● AIM
Copy each line that has the string "from" somewhere in it.
┄┄┄┄┄┄
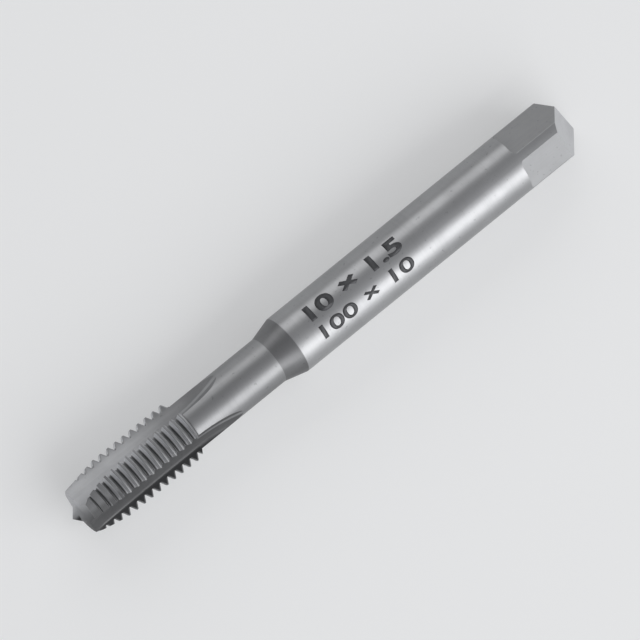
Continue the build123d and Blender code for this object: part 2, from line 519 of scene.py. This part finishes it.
# Marking: plain numbers on the shank, etched dark. Each line has its height across the tool, the
# size of its letters, how much they are fattened, and how far they are drawn out along the tool.
marking = {
    "middle": -9.5 * mm,  # along the tool
    "lines": (
        ("10 × 1.5", 1.45 * mm, 3.3 * mm, 0.13 * mm, 1.76),
        ("100 × 10", -2.02 * mm, 2.9 * mm, 0.06 * mm, 1.82),
    ),
    "formerSides": 360,
    "formerLength": 40 * mm,
    "cut": 0.3 * mm,  # from one cut to the next, so that the letters bend round the shank
    "proud": 0.02 * mm,
    "sunk": 0.01 * mm,
    "colour": (0.07, 0.071, 0.075, 1),
    "worn": (0.105, 0.1065, 0.1125, 1),
    "metallic": 0.55,
    "roughness": 0.5,
    "grainScale": 9000.0,
    "grainDetail": 3.0,
    "grain": 0.6,
    "grainRoughness": 0.2,
}


def makeEtching():
    shader = Shader(bpy.data.materials.new("dark etching"))
    noise = {
        "Vector": shader.node("ShaderNodeTexCoord", output="Object"),
        "Scale": marking["grainScale"],
        "Detail": marking["grainDetail"],
        "Roughness": marking["grain"],
    }
    grain = shader.node("ShaderNodeTexNoise", inputs=noise)
    surface = shader.node(
        "ShaderNodeBsdfPrincipled",
        inputs={
            "Base Color": shader.blend(grain, marking["colour"], marking["worn"]),
            "Metallic": marking["metallic"],
            "Roughness": marking["roughness"] + (grain - 0.5) * marking["grainRoughness"],
        },
    )
    return shader.finish(surface)


def makeLine(words, height, letters, weight, width):  # flat, above the shank
    bpy.ops.object.select_all(action="DESELECT")
    bpy.ops.object.text_add(location=(marking["middle"], height, 2 * shankRadius))
    text = bpy.context.active_object
    text.data.body = words
    text.data.size = letters
    text.data.offset = weight
    text.data.align_x = "CENTER"
    text.data.align_y = "CENTER"
    text.scale.x = width
    bpy.ops.object.convert(target="MESH")
    return bpy.context.active_object


def makeMarking():
    bpy.ops.object.select_all(action="DESELECT")
    bpy.ops.mesh.primitive_cylinder_add(
        vertices=marking["formerSides"],
        radius=shankRadius + (marking["proud"] - marking["sunk"]) / 2,
        depth=marking["formerLength"],
        location=(marking["middle"], 0, 0),
        rotation=(0, math.pi / 2, 0),
    )
    former = bpy.context.active_object
    lines = [makeLine(*line) for line in marking["lines"]]
    bpy.ops.object.select_all(action="DESELECT")
    for line in lines:
        line.select_set(True)
    bpy.context.view_layer.objects.active = lines[0]
    bpy.ops.object.join()
    made = bpy.context.active_object
    made.name = "size_marking"
    bpy.ops.object.transform_apply(location=True, rotation=True, scale=True)
    cut = -shankRadius
    while cut < shankRadius:
        bpy.ops.object.mode_set(mode="EDIT")
        bpy.ops.mesh.select_all(action="SELECT")
        bpy.ops.mesh.bisect(plane_co=(0, cut, 0), plane_no=(0, 1, 0))
        bpy.ops.object.mode_set(mode="OBJECT")
        cut += marking["cut"]
    wrap = made.modifiers.new("wrap", "SHRINKWRAP")
    wrap.wrap_method = "PROJECT"
    wrap.use_project_z = True
    wrap.use_positive_direction = False
    wrap.use_negative_direction = True
    wrap.target = former
    bpy.ops.object.modifier_apply(modifier="wrap")
    thicken = made.modifiers.new("thicken", "SOLIDIFY")
    thicken.thickness = marking["proud"] + marking["sunk"]
    thicken.offset = 0
    bpy.ops.object.modifier_apply(modifier="thicken")
    bpy.data.objects.remove(former)
    made.data.materials.clear()
    made.data.materials.append(makeEtching())
    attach(made, "root")


makeMarking()
print("marking etched")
┄┄┄┄┄┄
● RESULT FOR THIS EXERCISE
Continue the build123d and Blender code for this object: part 2, from line 519 of scene.py. This part finishes it.
    "cut": 0.3 * mm,  # from one cut to the next, so that the letters bend round the shank